#### Provided data
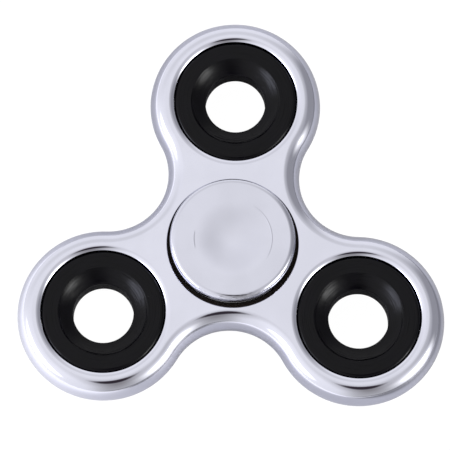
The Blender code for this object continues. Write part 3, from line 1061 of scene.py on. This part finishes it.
# Broad soft patches of the surroundings, later ones over earlier ones:
# (azimuth, elevation, half width, half height, softness, colour), angles in degrees.
SURROUNDINGS = {
    "dull_ceiling": (20.0, 69.0, 20.0, 9.0, 0.7, (0.86, 0.86, 0.87)),
    "ceiling_light": (88.0, 78.0, 8.0, 8.0, 0.8, (1.2, 1.2, 1.21)),
    "far_wall": (90.0, 50.0, 39.0, 15.0, 0.6, (0.92, 0.92, 0.93)),
    "grey_wall": (22.0, 18.0, 33.0, 48.0, 0.38, (0.40, 0.40, 0.42)),
    "left_softbox": (-160.0, 5.0, 26.0, 48.0, 0.72, (1.45, 1.45, 1.45)),
    "right_softbox": (-30.0, 24.0, 22.0, 22.0, 0.44, (1.7, 1.7, 1.65)),
    "near_wall": (-75.0, 10.0, 22.0, 24.0, 0.6, (0.7, 0.7, 0.7)),
    "skirting": (-62.0, 2.0, 24.0, 5.0, 0.7, (0.33, 0.33, 0.34)),
    "photographer": (-75.0, 48.0, 15.0, 31.0, 0.98, (0.36, 0.35, 0.35)),
    "camera_body": (-78.0, 70.0, 9.5, 13.0, 0.35, (0.045, 0.035, 0.045)),
    "left_lamp": (-158.0, 26.0, 18.0, 10.0, 0.6, (8.0, 8.2, 9.8)),
    "right_lamp": (-28.0, 28.0, 11.0, 8.5, 0.6, (12.5, 12.5, 12.5)),
}
SKY = (1.1, 1.1, 1.12)
# A patch is whole where a direction's cosine with its middle is above this, and gone at 0.
PATCH_WHOLE = 0.35


def patch_cover(nodes, direction, azimuth, elevation, half_width, half_height, softness):
    """1 inside a patch of the surroundings and 0 outside it, with a soft edge between."""
    turn = Matrix.Rotation(math.radians(azimuth), 3, "Z")
    turn = turn @ Matrix.Rotation(math.radians(-elevation), 3, "Y")
    ahead = nodes.component(direction, turn.col[0])
    across = nodes.component(direction, turn.col[1] / math.sin(math.radians(half_width)))
    upward = nodes.component(direction, turn.col[2] / math.sin(math.radians(half_height)))
    from_middle = nodes.hypotenuse(across, upward)
    inside = nodes.between(from_middle, start=1.0 + softness, end=1.0 - softness)
    in_front = nodes.between(ahead, start=0.0, end=PATCH_WHOLE)
    return nodes.math("MULTIPLY", inside, in_front)


def build_world():
    world = bpy.data.worlds.new("studio")
    world.use_nodes = True
    nodes = Nodes(world.node_tree)
    direction = nodes.node("ShaderNodeTexCoord").outputs["Generated"]
    colour = opaque(SKY)
    for *shape, patch_colour in SURROUNDINGS.values():
        cover = patch_cover(nodes, direction, *shape)
        colour = nodes.mix(cover, colour, opaque(patch_colour))
    nodes.plug(nodes.tree.nodes["Background"].inputs["Color"], colour)
    bpy.context.scene.world = world


build_frame(plated_frame(), painted_hub_shade())
build_weights(
    blackened_steel("black_weight_fine", shine=0.155),
    # A copy with little shine for the throats: painted shade.
    blackened_steel("black_throat_shaded_fine", shine=0.02),
)
build_caps(plated_cap())
build_bearing_rings(ground_steel("ring_steel_fine", RING_STEEL, roughness=0.22))
build_balls(ground_steel("ball_steel_fine", BALL_STEEL, roughness=0.08))
build_cage(
    pressed_steel("cage_steel_fine", CAGE_STEEL, roughness=0.32),
    pressed_steel("rivet_steel_fine", RIVET_STEEL, roughness=0.25),
)
build_shields(
    pressed_steel("shield_steel_fine", SHIELD_STEEL, roughness=0.3),
    ground_steel("spring_steel_fine", SPRING_STEEL, roughness=0.3),
)
build_floor()
build_world()
build_camera()
bpy.context.scene.view_settings.view_transform = "Standard"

#### Instructions to follow
Copy out the whole listing exactly; please set it all down.

#### Task result
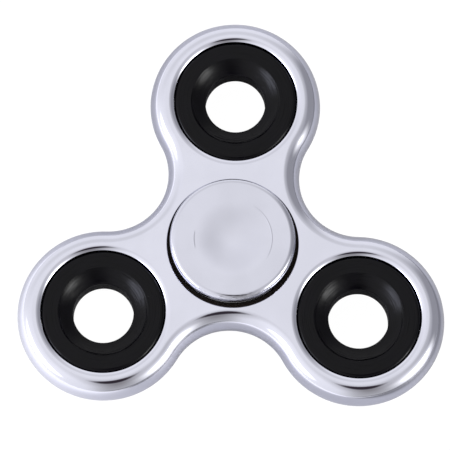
The Blender code for this object continues. Write part 3, from line 1061 of scene.py on. This part finishes it.
# Broad soft patches of the surroundings, later ones over earlier ones:
# (azimuth, elevation, half width, half height, softness, colour), angles in degrees.
SURROUNDINGS = {
    "dull_ceiling": (20.0, 69.0, 20.0, 9.0, 0.7, (0.86, 0.86, 0.87)),
    "ceiling_light": (88.0, 78.0, 8.0, 8.0, 0.8, (1.2, 1.2, 1.21)),
    "far_wall": (90.0, 50.0, 39.0, 15.0, 0.6, (0.92, 0.92, 0.93)),
    "grey_wall": (22.0, 18.0, 33.0, 48.0, 0.38, (0.40, 0.40, 0.42)),
    "left_softbox": (-160.0, 5.0, 26.0, 48.0, 0.72, (1.45, 1.45, 1.45)),
    "right_softbox": (-30.0, 24.0, 22.0, 22.0, 0.44, (1.7, 1.7, 1.65)),
    "near_wall": (-75.0, 10.0, 22.0, 24.0, 0.6, (0.7, 0.7, 0.7)),
    "skirting": (-62.0, 2.0, 24.0, 5.0, 0.7, (0.33, 0.33, 0.34)),
    "photographer": (-75.0, 48.0, 15.0, 31.0, 0.98, (0.36, 0.35, 0.35)),
    "camera_body": (-78.0, 70.0, 9.5, 13.0, 0.35, (0.045, 0.035, 0.045)),
    "left_lamp": (-158.0, 26.0, 18.0, 10.0, 0.6, (8.0, 8.2, 9.8)),
    "right_lamp": (-28.0, 28.0, 11.0, 8.5, 0.6, (12.5, 12.5, 12.5)),
}
SKY = (1.1, 1.1, 1.12)
# A patch is whole where a direction's cosine with its middle is above this, and gone at 0.
PATCH_WHOLE = 0.35


def patch_cover(nodes, direction, azimuth, elevation, half_width, half_height, softness):
    """1 inside a patch of the surroundings and 0 outside it, with a soft edge between."""
    turn = Matrix.Rotation(math.radians(azimuth), 3, "Z")
    turn = turn @ Matrix.Rotation(math.radians(-elevation), 3, "Y")
    ahead = nodes.component(direction, turn.col[0])
    across = nodes.component(direction, turn.col[1] / math.sin(math.radians(half_width)))
    upward = nodes.component(direction, turn.col[2] / math.sin(math.radians(half_height)))
    from_middle = nodes.hypotenuse(across, upward)
    inside = nodes.between(from_middle, start=1.0 + softness, end=1.0 - softness)
    in_front = nodes.between(ahead, start=0.0, end=PATCH_WHOLE)
    return nodes.math("MULTIPLY", inside, in_front)


def build_world():
    world = bpy.data.worlds.new("studio")
    world.use_nodes = True
    nodes = Nodes(world.node_tree)
    direction = nodes.node("ShaderNodeTexCoord").outputs["Generated"]
    colour = opaque(SKY)
    for *shape, patch_colour in SURROUNDINGS.values():
        cover = patch_cover(nodes, direction, *shape)
        colour = nodes.mix(cover, colour, opaque(patch_colour))
    nodes.plug(nodes.tree.nodes["Background"].inputs["Color"], colour)
    bpy.context.scene.world = world


build_frame(plated_frame(), painted_hub_shade())
build_weights(
    blackened_steel("black_weight_fine", shine=0.155),
    # A copy with little shine for the throats: painted shade.
    blackened_steel("black_throat_shaded_fine", shine=0.02),
)
build_caps(plated_cap())
build_bearing_rings(ground_steel("ring_steel_fine", RING_STEEL, roughness=0.22))
build_balls(ground_steel("ball_steel_fine", BALL_STEEL, roughness=0.08))
build_cage(
    pressed_steel("cage_steel_fine", CAGE_STEEL, roughness=0.32),
    pressed_steel("rivet_steel_fine", RIVET_STEEL, roughness=0.25),
)
build_shields(
    pressed_steel("shield_steel_fine", SHIELD_STEEL, roughness=0.3),
    ground_steel("spring_steel_fine", SPRING_STEEL, roughness=0.3),
)
build_floor()
build_world()
build_camera()
bpy.context.scene.view_settings.view_transform = "Standard"